Hidden railroad of East Patchogue
Pictured (left to right) are: John Newkirk of the William G. Pomeroy Foundation, Jim Vaughan of VFW Post 8300, George Walsh, Randy Hagerman and Art Tillman at the dedication of the historic marker in East Patchogue on July 14.


Hidden railroad of East Patchogue



If you decide to go for a hike, or even a drive, around the East Patchogue or Hagerman neighborhoods, you might be stepping on a piece of history. A railroad that was years ahead of its time was built right here on Long Island. 

The Boynton Bicycle Railroad, created by Eben M. Boynton, was an idea that started in Brooklyn and brought passengers to and from Coney Island. The train was a single-track steam engine that ran for two or three years. 

George Walsh, a principal researcher for the project, has been looking into this piece of history for over 50 years. In 1961, Disney announced its own monorail, to which a coworker added that there had once been one on Long Island. His mentor, while working at Bayport Lumber as he studied at Hofstra University, said that the monorail had been present back in the 1890s.

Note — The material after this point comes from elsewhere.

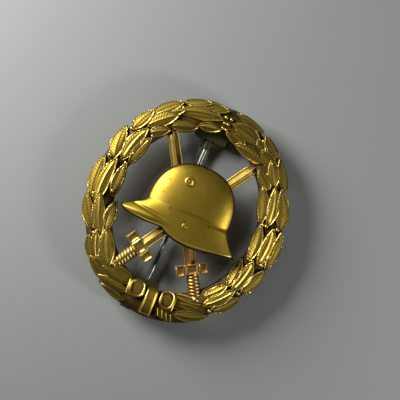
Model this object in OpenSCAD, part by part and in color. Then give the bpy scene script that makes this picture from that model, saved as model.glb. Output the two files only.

While still in Brooklyn, Boynton created a narrow trolley car that weighed 60 tons — and was completely electric. Researchers say he used an alternating current to allow the train to reach high speeds and long distances. 

Thanks to a team of two-dozen oxen, which traveled three weeks, the car made its way from Brooklyn to East Patchogue, where it was to be launched. Unfortunately, the train never left the station. 

George Hagerman was a businessman who owned acres upon acres of land from the South Shore to the North Shore. Boynton wanted to involve Hagerman in the project in order to use that land to build the train track. He envisioned a train that would transport people from north to south, beginning near the Great South Bay and ending at what is now Hagerman’s Landing in Rocky Point. 

But Walsh said that power barons prevented the train from coming to fruition. They viewed having a fully electric train as a threat to steam engines. The Long Island Rail Road wouldn’t allow the original test car to be transported from Brooklyn, which is why oxen carried it. They also wouldn’t allow the developers to build tracks that crossed over LIRR tracks, marking, essentially, the end of the Boynton Bicycle Railroad. 

Earlier this year, a commemorative marker from the William G. Pomeroy Foundation was installed to mark the location of the test track, which is now the site of VFW Post 8300 in East Patchogue. 

Pomeroy is an entrepreneur with two successful companies, and his foundation pays for historic land markers around New York State, which generally cost around $1,100 per site. There are currently around 700 markers in the state, and applicants must show proof that their site is of historic significance. The monorail marker was dedicated in a ceremony on July 14, with members of the VFW, researchers and Boy Scout Troop 4 from Brookhaven present.

Walsh said the name comes from the fact that travel in the 1890s was by either horse or bicycle. The car was 11 feet in height and could fit 24 people, compared to the steam engine in Brooklyn, a double-decker that could hold 108 people. The train could trail three or four cars at a time, each running separate electric feeds. The monorail could reach up to 100 mph and stop in seven-tenths of a mile. 

“The guy was a genius,” Walsh said. “[Boynton] had a great idea ... and he got nowhere with it.”

After the failure on the island, Boynton took his idea up to Boston, where similar issues prevented it from becoming a reality. 

Most of the information Walsh and his team have found is through libraries, archives and personal connections. He has met with many people, who have sent him looking for new information based on leads they had given. He says the story doesn’t end there, and is looking for any and all information that could complete the puzzle.

“Give us more information so we can finish this story,” he said, encouraging anyone who knows something about the monorail to come forward.

Walsh also has the benefit of working with the ancestor of one of the founders of the railroad, Randy Hagerman, originally from Rocky Point, the descendent of George, who has been chasing this story for over 15 years. He said he heard a few tales from family about a railroad, but nothing like what he learned in his research. 

“I’ve really come to admire my grandfather,” he added.

Walsh, Hagerman and fellow researcher Art Tillman are all working to complete the story. Walsh is planning to write a book through Arcadia Publishing’s Images of America series, which requires 200 photos. He is currently seeking more photos. As of now, he has about 140. Hagerman is also looking to write a book.